Monday, March 26, 2018

The Lost Soul of Lord Badewyn (Order of the M.U.S.E. #3)
by Mia Marlowe
Genre: Historical Paranormal Romance (Regency)
My rating: 3.5 stars

Book Summary:
Meg Anthony was never raised a lady. Instead, she grew up amongst grifters who used her unique “finding” ability for their own selfish purposes. Recently, she’s been taken under the wing of the Duke of Camden and the Order of M.U.S.E., learning not only the fine art of becoming a lady, but how to use her extraordinary talent to help others.

But Meg’s gift is a beacon to unsavory characters who would possess her.

Charged with her protection, Lord Badewyn knows—too well—that his wild, Welsh castle is no safe haven for this lovely, all-too-desirable creature. Part human, part fallen angel, he is one of the Nephilim. He is a recluse sworn never to love. As the dangers to Meg grow more threatening, he cannot help but find himself tempted beyond all reason…and tested to see if he has both a heart and a soul.

My GR Status Update(s):

  • February 20, 2017 – Shelved as: sounds-interesting, hist-19th-c-1800-1820s, historical-romance, paranormal-romance, sequels-to-read
  • March 10, 2018 – Started Reading
  • March 10, 2018 – Shelved as: books-read-in-2018
  • March 18, 2018 – 66.0%
    HIM: “We must flee urgently!”
    HER: Thinks circular, inane thoughts for a few pages. “Oh, okay, if you insist, because you’re hot and I have no other motivation than that.”
    HIM: “We’re fleeing urgently, but must stop to rest incognito at this inn.”
    THEM: “Let’s bring the action to a dead stop and have sex (with lots of thinking of thoughts) for twenty pages.”
  • March 21, 2018 – Finished Reading

My Review:
3.5 stars

This is the weakest story in the series so far . . . mainly because there is little plot (no supernatural McGuffin to drive the action/conflict of the plot outside of the relationship development)—and because Meg goes from a character with no motivation to a TSTL character and Samuel just isn’t all that interesting.
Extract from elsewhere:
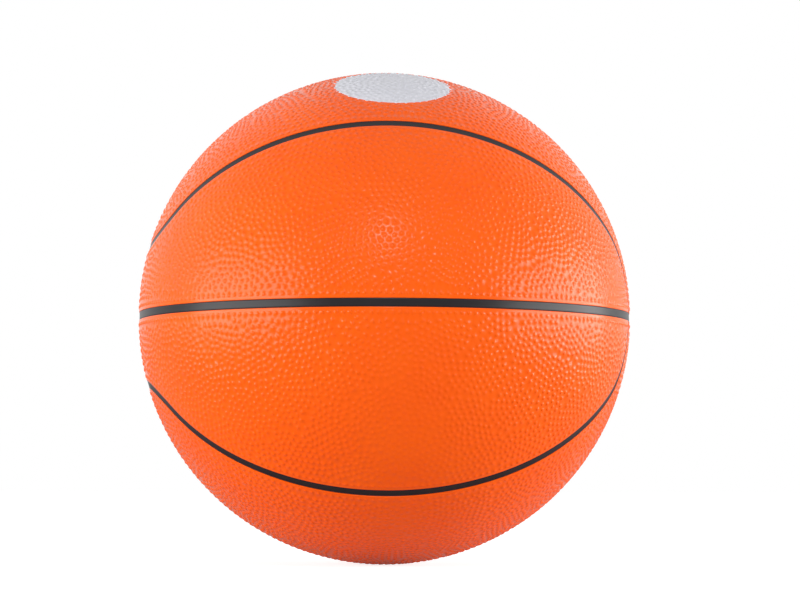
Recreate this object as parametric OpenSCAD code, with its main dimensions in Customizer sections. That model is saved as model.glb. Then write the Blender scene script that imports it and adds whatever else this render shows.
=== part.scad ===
// Nylon-wound basketball with eight moulded rubber panels. The origin is the centre of
// the ball and +Z is up. The front of the ball looks along -Y, and its seam poles, where
// the two straight channels cross, lie on the X axis.

/* [Ball] */
// Diameter of the ball over the pebbled face of its panels
ball_d = 242; // [228:1:250]

/* [Layers] */
// Thickness of a moulded rubber cover panel, pebbles included
panel_t = 1.4; // [1.2:0.1:2.4]
// Thickness of the rubber carcass under the panels
carcass_t = 0.7; // [0.5:0.1:2]
// Thickness of the nylon thread winding round the bladder
winding_t = 0.5; // [0.3:0.1:1.5]
// Wall of the butyl bladder
bladder_t = 0.65; // [0.5:0.05:1.5]
// Film of rubber cement between pieces that are stuck together
cement_t = 0.05; // [0.02:0.01:0.1]

/* [Channels] */
// Width of a black channel between the lips of two panels
channel_w = 4; // [2.5:0.1:6]
// Depth of a channel, from the face of the ball to the face of the strip
channel_depth = 0.6; // [0.4:0.1:1]
// Width of the smooth land between the pebbles and the wall of the channel
land_w = 1.4; // [0.5:0.1:3]
// How far the land falls from the face of the ball to its lip
land_drop = 0.3; // [0.2:0.1:0.5]
// Width of the flat lip along the wall, from which the land slopes up
lip_w = 0.2; // [0.1:0.1:0.4]
// Angle between a seam pole and the U-turn of the curved channel that goes round it
turn_angle = 16; // [12:0.5:20]
// Slope of the curved channel at its middle, against the equator
arc_tilt = 3; // [0:0.5:5]

/* [Printed disc] */
// Diameter of the plain white disc
disc_d = 57.6; // [30:0.2:60]
// Height of its centre above the equator, as an angle
disc_lat = 66.4; // [63:0.1:70]
// Turn of its centre to the right of the front, as an angle
disc_lon = -1; // [-6:0.5:6]
// Thickness of the ink transfer
print_t = 0.1; // [0.05:0.01:0.2]

/* [Valve] */
// Height of the valve above the equator on the back, as an angle
valve_lat = 67.5; // [60:0.5:72]
// Diameter of the valve stem in its eye
stem_d = 7.6; // [7:0.1:9]
// Clearance round the stem in the eye of the panel
eye_clear = 0.3; // [0.1:0.05:0.6]
// How far the top of the valve lies below the face of the ball
valve_recess = 0.9; // [0.5:0.1:1.5]
// Diameter of the flange that bonds the valve to the bladder
flange_d = 26; // [20:1:34]
// Thickness of the flange
flange_t = 1.2; // [0.8:0.1:2]
// Diameter of the reinforcing patch between the flange and the bladder
patch_d = 40; // [36:1:50]
// Thickness of the patch
patch_t = 0.6; // [0.4:0.1:1.2]
// Diameter of the valve barrel inside the bladder
barrel_d = 9; // [8.5:0.1:11]
// Length of the barrel below the flange
barrel_l = 9; // [7:0.5:14]
// Wall that closes the inner end of the barrel
barrel_end_t = 1.2; // [0.8:0.1:2]
// Diameter of the self-sealing plug
plug_d = 4.8; // [4:0.1:5]
// Diameter of the head of the plug
plug_head_d = 6; // [5.4:0.1:6.4]
// Thickness of the head of the plug
plug_head_t = 1; // [0.6:0.1:2]
// Diameter of the inflating needle that the port takes
needle_d = 2.1; // [1.8:0.1:2.5]
// Depth of the open bore that takes the needle; its slit closes in the rubber below
needle_depth = 9.5; // [7:0.5:10]

/* [Colours] */
// Colour of the cover panels
cover_colour = "orangered";
// Colour of the channel strips
strip_colour = "#201d20";
// Colour of the printed disc
print_colour = "#e2e2e6";

/* [Hidden] */
// Faces round the ball, and round the parts of the valve
$fn = 180;
small_fn = 64;

ball_r = ball_d / 2;
panel_in_r = ball_r - panel_t;
carcass_out_r = panel_in_r - cement_t;
carcass_in_r = carcass_out_r - carcass_t;
winding_out_r = carcass_in_r - cement_t;
winding_in_r = winding_out_r - winding_t;
bladder_out_r = winding_in_r - cement_t;
bladder_in_r = bladder_out_r - bladder_t;
strip_out_r = ball_r - channel_depth;
lip_r = ball_r - land_drop;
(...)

Which is ironic, given that in the author’s note, Marlowe says these two are her favorite characters in the series.

The lack of a McGuffin/supernatural object creating a ticking clock and tension for the story meant that far too much of the narrative ended up wallowing in self-reflection and repetitive thought-thinking for far too much of the story. There’s a great novella in this novel, which I might have enjoyed a lot more.

The best parts of this book were the scenes from Camden’s POV, but even with as brief as those scenes were, those could still have been included in a Meg-and-Samuel novella without making it too long.

Proceed with caution, spoilers ahead!

Then . . . ***sigh*** . . . the “big conflict” scene at the end. The fight scene between Samuel and Grigori was just getting good and interesting and had me completely buying into it when he turned into a dragon when . . . wah-wah, “Oh, it’s true love. Of course I won’t kill you.” There’s something to be said for antagonists who are redeemable being redeemed at the end of a book. But Grigori had NO REDEEMING QUALITIES. I understand that he was needed in order to set up what I’m assuming is a future book for Paschal, since Paschal needed a keeper/companion to keep his deadly power in check. But this was such a cop out.

As a writer, this was a good reminder to me of lessons I learned along the way with some of my favorite characters—they’re so much harder to write as a main focus of a story because the author doesn’t want to “be mean” to them and put them in hurtful, difficult situations. And, to me, that’s what happened here. Marlowe loved these characters too much to throw an appropriate amount of conflict into the story—and also not to get mired down so much in their internal narratives instead of making the book more about external conflicts and action. And it’s a rare romance novel I’d say that about, as I usually want as much relationship building as I do external plot/story building.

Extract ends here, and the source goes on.